Lawn is one of those awkward fabrics that have changed definitions over the centuries. Originally named for Laon in France, its city of origin, lawn was first introduced into England during the 1560s. When Elizabethan poets wrote of ‘printing my thoughts in lawn’ referring to the popular pastime of embroidering symbolic messages as love tokens, it was an exquisitely fine linen of wonderfully crisp snowy white. In Jane Austen’s day it was still a fine linen or cambric, but by the opening of the 20th century the lawn available was predominantly a fine grade of cotton.

Tana Lawn is the speciality of Liberty of London. During the 1920s their renowned cotton fabric buyer and designer, William Haynes Dorrell sourced a particularly fine grade of long staple cotton from Africa and named it ‘Tana’ for Lake Tana in Ethiopia. The pure combed or carded cotton has an exceptionally high thread count, giving a silky feel despite the crisp crease resistant texture: it is still processed in Lancashire without added chemicals or allergens.
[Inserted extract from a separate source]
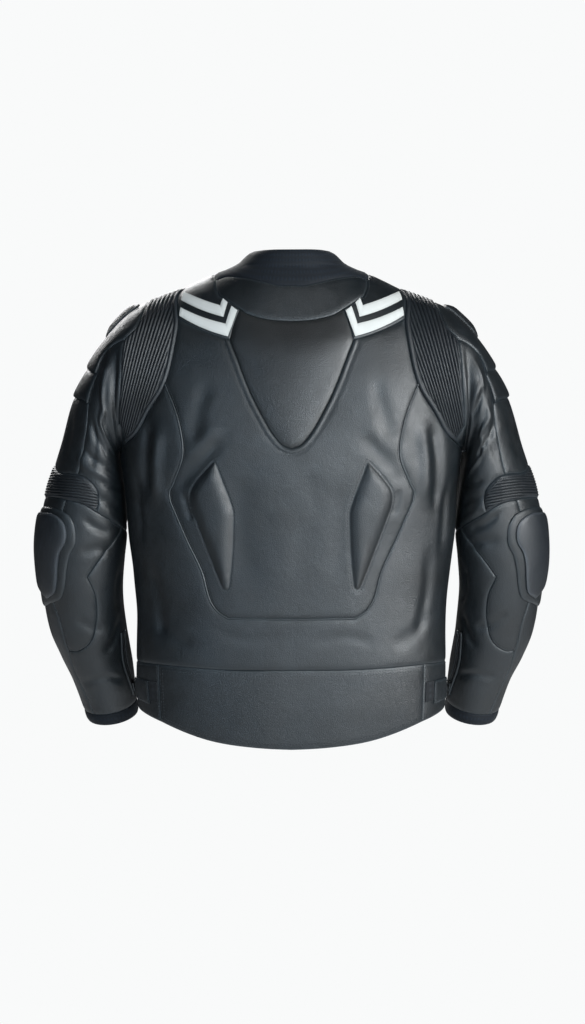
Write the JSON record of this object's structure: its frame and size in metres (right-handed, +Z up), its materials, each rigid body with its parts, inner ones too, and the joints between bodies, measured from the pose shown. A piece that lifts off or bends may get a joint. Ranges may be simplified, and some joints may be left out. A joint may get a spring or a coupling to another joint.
{
  "type": "motorcycle jacket",
  "caption": "Black leather sports motorcycle jacket, filled out with no wearer, with soft stand collar, ribbed stretch panels, elbow and shoulder cups and white shoulder stripes.",
  "frame": {"origin": "middle of the neck opening at the height of the back neck seam, where the wearer's neck and shoulders hold the jacket", "axes": "+X to the wearer's left, +Y out of the back, +Z up; the front faces -Y"},
  "size_m": [0.7188, 0.2591, 0.6889],
  "materials": {
    "black_leather": "soft grained leather with a low sheen",
    "white_leather": "smooth white leather",
    "ribbed_leather": "leather gathered in narrow ribs over stretch cloth",
    "soft_knit": "soft dark blue-black stretch fabric",
    "strap_webbing": "flat woven webbing",
    "zip_tape": "woven tape with coil teeth",
    "moulded_cup": "moulded synthetic leather over a firm cup",
    "dark_metal": "dark plated metal"
  },
  "bodies": {
    "jacket": {"arm_back_L": "black_leather", "arm_back_R": "black_leather", "arm_front_L": "black_leather", "arm_front_R": "black_leather", "back_main": "black_leather", "back_surround": "black_leather", "back_yoke": "black_leather", "cap_low_L": "black_leather", "cap_low_R": "black_leather", "cap_mid_L": "black_leather", "cap_mid_R": "black_leather", "cap_top_L": "moulded_cup", "cap_top_R": "moulded_cup", "collar": "soft_knit", "cuff_L": "soft_knit", "cuff_R": "soft_knit", "elbow_cup_L": "moulded_cup", "elbow_cup_R": "moulded_cup", "elbow_frame_L": "black_leather", "elbow_frame_R": "black_leather", "elbow_rib_L": "ribbed_leather", "elbow_rib_R": "ribbed_leather", "forearm_back_L": "black_leather", "forearm_back_R": "black_leather", "forearm_front_L": "black_leather", "forearm_front_R": "black_leather", "forearm_under_L": "black_leather", "forearm_under_R": "black_leather", "front_L": "black_leather", "front_R": "black_leather", "front_slider": "dark_metal", "front_zip": "zip_tape", "neck_band": "black_leather", "shoulder_L": "black_leather", "shoulder_R": "black_leather", "shoulder_rib_L": "ribbed_leather", "shoulder_rib_R": "ribbed_leather", "sleeve_slider_L": "dark_metal", "sleeve_slider_R": "dark_metal", "sleeve_zip_L": "zip_tape", "sleeve_zip_R": "zip_tape", "strap_L": "black_leather", "strap_R": "black_leather", "strap_loop_L": "strap_webbing", "strap_loop_R": "strap_webbing", "stripe_lower_L": "white_leather", "stripe_lower_R": "white_leather", "stripe_upper_L": "white_leather", "stripe_upper_R": "white_leather", "waist_back": "black_leather", "waist_front_L": "black_leather", "waist_front_R": "black_leather", "waist_side_L": "black_leather", "waist_side_R": "black_leather"},
    "front_tab": {"front_pull_tab": "dark_metal"},
    "sleeve_tab_L": {"sleeve_pull_tab_L": "dark_metal"},
    "sleeve_tab_R": {"sleeve_pull_tab_R": "dark_metal"}
  },
  "joints": [
    {"name": "front_tab_hinge", "type": "hinge", "parent": "jacket", "child": "front_tab", "pos_m": [0, -0.0708, 0.01322], "axis": [-1, 0, 0], "range_deg": [0, 150]},
    {"name": "sleeve_tab_hinge_L", "type": "hinge", "parent": "jacket", "child": "sleeve_tab_L", "pos_m": [0.22147, -0.06275, -0.5683], "axis": [0.2978, 0.8131, -0.5002], "range_deg": [0, 150]},
    {"name": "sleeve_tab_hinge_R", "type": "hinge", "parent": "jacket", "child": "sleeve_tab_R", "pos_m": [-0.22147, -0.06275, -0.5683], "axis": [0.2978, -0.8131, 0.5002], "range_deg": [0, 150]}
  ]
}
The fine quality of Tana Lawn makes it especially suited to prints, as the dyes adhere well, giving brilliant colour reproduction. William Haynes Dorrell’s range of small-scale floral prints was so successful throughout the 1930s that Liberty was able to launch a subsidiary company, Liberty of London Prints in 1939. The Tana Lawn range continued to develop, becoming important to the ‘Swinging London’ of the 1960s when Susan Collier of Collier Campbell fame contributed print designs. Psychedelic re-workings of some of Liberty’s original Art Nouveau and paisley designs became a key trend, made into shirts and peasant-style dresses.

New Tana Lawn prints are added each season to the perennial range of Liberty classics such as ‘Lodden’ by William Morris (1884); ‘Mike’, a Pop Art inspired design used by Yves St Laurent throughout the 1960s; and ‘Glenjade’, a monochrome leaf design that became a Liberty classic during the boom period of the 1930s.